Adapun pemberian sanksi-sanksi administratif tersebut dapat dilakukan, antara lain jika lembaga penyiaran swasta jasa penyiaran radio dan jasa penyiaran televisi menyelenggarakan lebih dari satu siaran dengan lebih dari satu saluran siaran pada lebih dari satu cakupan wilayah siaran. Misalnya, jika SCTV, RCTI, METRO TV, atau ANTV menayangkan lebih dari satu siaran pada beberapa saluran siaran pada lebih dari satu cakupan wilayah siaran, maka KPI dan Pemerintah dapat menyusun tata cara dan pemberian sanksi kepada lembaga-lembaga penyiaran swasta tersebut (Pasal 51 ayat 1). 

Secara tegas, dapat dikatakan bahwa KPI bersama Pemerintah--sebagaimana halnya Deppen--berwenang mencabut izin penyelenggaraan penyiaran lembaga-lembaga penyiaran swasta tersebut.
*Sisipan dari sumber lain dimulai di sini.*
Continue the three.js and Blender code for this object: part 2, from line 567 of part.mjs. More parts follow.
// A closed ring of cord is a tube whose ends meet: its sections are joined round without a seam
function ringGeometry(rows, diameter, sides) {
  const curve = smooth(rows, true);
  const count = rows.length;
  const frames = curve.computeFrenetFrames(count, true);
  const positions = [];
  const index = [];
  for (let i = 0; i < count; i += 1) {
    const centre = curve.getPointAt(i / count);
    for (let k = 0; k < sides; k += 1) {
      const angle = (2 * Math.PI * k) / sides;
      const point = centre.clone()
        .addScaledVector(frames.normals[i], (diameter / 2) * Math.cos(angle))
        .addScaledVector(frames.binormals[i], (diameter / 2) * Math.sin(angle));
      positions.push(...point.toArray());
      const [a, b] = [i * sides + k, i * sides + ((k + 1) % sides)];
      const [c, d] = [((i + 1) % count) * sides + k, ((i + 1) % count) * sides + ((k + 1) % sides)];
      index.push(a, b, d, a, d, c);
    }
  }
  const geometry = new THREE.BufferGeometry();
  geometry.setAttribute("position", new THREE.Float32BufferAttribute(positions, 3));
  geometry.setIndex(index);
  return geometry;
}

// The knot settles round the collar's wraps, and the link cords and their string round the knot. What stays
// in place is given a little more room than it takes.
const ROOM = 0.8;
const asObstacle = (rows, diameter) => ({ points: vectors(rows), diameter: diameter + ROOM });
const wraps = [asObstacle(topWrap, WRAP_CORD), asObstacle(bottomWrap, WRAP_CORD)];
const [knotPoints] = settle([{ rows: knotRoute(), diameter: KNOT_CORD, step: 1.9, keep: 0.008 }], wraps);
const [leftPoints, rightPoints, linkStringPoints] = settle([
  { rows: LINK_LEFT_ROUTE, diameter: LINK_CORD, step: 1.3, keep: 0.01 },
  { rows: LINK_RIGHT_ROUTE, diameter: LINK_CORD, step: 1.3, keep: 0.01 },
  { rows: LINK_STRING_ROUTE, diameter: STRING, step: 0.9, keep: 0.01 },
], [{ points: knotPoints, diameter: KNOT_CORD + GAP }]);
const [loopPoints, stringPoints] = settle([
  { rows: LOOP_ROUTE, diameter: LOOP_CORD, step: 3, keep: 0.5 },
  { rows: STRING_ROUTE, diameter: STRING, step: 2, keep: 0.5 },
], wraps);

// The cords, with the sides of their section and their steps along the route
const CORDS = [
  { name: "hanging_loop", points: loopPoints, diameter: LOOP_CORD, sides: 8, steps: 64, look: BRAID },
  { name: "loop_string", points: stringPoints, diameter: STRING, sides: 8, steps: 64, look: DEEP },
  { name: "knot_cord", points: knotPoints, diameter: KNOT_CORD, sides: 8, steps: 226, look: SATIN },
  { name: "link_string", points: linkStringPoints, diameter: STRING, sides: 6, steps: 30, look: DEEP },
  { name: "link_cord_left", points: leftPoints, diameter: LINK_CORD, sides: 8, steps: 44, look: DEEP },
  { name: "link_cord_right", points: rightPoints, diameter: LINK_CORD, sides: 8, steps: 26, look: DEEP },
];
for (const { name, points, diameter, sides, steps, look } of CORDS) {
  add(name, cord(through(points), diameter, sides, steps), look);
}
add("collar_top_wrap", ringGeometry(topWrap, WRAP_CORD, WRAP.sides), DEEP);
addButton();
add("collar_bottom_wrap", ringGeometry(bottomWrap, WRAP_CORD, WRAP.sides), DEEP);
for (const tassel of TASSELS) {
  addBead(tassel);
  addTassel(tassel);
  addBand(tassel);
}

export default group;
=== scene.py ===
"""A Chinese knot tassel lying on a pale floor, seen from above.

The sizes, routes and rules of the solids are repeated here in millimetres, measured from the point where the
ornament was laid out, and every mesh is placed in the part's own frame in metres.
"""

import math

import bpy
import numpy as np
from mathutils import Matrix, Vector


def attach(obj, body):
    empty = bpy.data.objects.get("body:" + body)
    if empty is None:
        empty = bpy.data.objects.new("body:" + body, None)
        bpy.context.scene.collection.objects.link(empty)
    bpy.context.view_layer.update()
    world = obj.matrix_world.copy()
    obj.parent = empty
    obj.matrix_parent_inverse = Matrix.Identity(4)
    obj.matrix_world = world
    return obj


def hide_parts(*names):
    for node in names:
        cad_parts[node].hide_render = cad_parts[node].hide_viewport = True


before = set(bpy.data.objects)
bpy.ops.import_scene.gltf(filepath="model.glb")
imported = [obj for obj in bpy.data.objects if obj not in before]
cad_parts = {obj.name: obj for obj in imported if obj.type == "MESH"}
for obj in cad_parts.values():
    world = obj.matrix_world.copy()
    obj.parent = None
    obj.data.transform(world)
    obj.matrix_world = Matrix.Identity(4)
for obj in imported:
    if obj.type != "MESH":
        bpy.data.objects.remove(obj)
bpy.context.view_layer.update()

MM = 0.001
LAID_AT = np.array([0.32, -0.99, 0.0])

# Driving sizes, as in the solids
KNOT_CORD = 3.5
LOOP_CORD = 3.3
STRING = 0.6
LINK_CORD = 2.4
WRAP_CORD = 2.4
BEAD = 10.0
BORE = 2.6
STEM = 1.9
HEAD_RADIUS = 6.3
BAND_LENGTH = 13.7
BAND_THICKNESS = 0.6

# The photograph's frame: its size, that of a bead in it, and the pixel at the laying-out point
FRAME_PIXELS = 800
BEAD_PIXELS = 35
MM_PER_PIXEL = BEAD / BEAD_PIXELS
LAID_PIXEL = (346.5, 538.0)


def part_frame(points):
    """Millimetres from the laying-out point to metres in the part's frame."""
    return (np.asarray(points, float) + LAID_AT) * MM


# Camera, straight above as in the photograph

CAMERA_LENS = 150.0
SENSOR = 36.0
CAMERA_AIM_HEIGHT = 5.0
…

Tampaknya, para penyusun UUP agak malu-malu dalam merumuskan kewenangan KPI yang satu ini, sehingga "penganugerahan" wewenang tersebut diberikan tidak secara eksplisit, melainkan implisit dengan merumuskan bahwa KPI dan Pemerintah menyusun tata cara dan pemberian sanksi administratif tersebut di atas (Pasal 54 ayat 3).

Padahal jika dicermati secara mendalam, terlihat bahwa KPI bersama Pemerintah diberikan legitimasi untuk melenyapkan eksistensi lembaga penyiaran dengan cara mencabut dan atau tidak memperpanjang izin penyelenggaraan penyiaran lembaga tersebut.  Jika demikian, sangat logis jika dikatakan bahwa KPI merupakan reinkarnasi Deppen karena kedua lembaga tersebut memiliki "senjata" administratif yang sama.

Pelanggaran terhadap UUD'45 Hasil Amandemen

Bab XA UUD'45 Hasil amandemen secara eksplisit telah menjamin dan melindungi kemerdekaan dan kebebasan penyiaran dengan menyatakan bahwa setiap orang berhak atas pengakuan, jaminan, perlindungan dan kepastian hukum yang adil serta perlakuan yang sama di hadapan hukum (Pasal 28 D ayat 1). Setiap orang berhak atas kebebasan menyakini kepercayaan, menyatakan pikiran dan sikap, sesuai dengan hati nuraninya (Pasal 28 E ayat 2).